At the same company, I attended weekly team project status meetings. I was the sole writer in a team of programmers; yet, those meetings invariably informed me of upcoming software and hardware changes that would affect my documentation. The meetings generally took less than an hour, and they helped me immensely.
Unfortunately, not all regularly-scheduled meetings are necessary. One company required everyone to attend monthly company status meetings. They were held after hours and off-site, and even out-of-town personnel had to fly in for them. For me and everyone around me, these meetings were torturous affairs, with countless hard-to-see slides of financial spreadsheets. We weren’t interested in the subject matter, but the food was pretty good.
There’s a lesson here: regularly-scheduled all-employee meetings are seldom essential, and they can even be costly. If you absolutely must inform everyone, quarterly meetings are enough. Annual meetings would be better.
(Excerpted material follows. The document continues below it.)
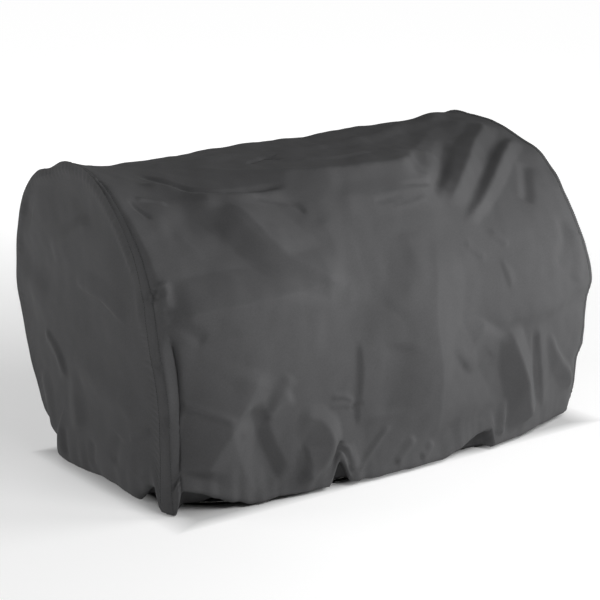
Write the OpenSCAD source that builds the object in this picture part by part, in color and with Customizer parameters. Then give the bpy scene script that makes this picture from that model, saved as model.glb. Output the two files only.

You might even be able to hire a motivational speaker with all the money you save.
Technology Can Make Meetings More Effective
If the main purpose of most of your meetings is to update team members, affordable technological tools are available that generally work better than get-togethers. Appropriate people can bring projects up on their computers to see up-to-the-minute information, share files, and yes, even attend meetings online.
An online search for group chat software reveals some of the many options available. Slack is one of the better-known brands, and Microsoft Teams is another that may have the benefit of compatibility with Microsoft products you use. Both offer free versions, but make sure that you check out other options, as well.
Some Meetings are Worth Having
I have some potentially disappointing news: you’re not Mark Cuban. You don’t have his power (yet), and you probably do have to call or attend meetings. However, if you avoid unnecessary meetings and take stalwart control over the ones that you must have, they can become business assets rather than hindrances.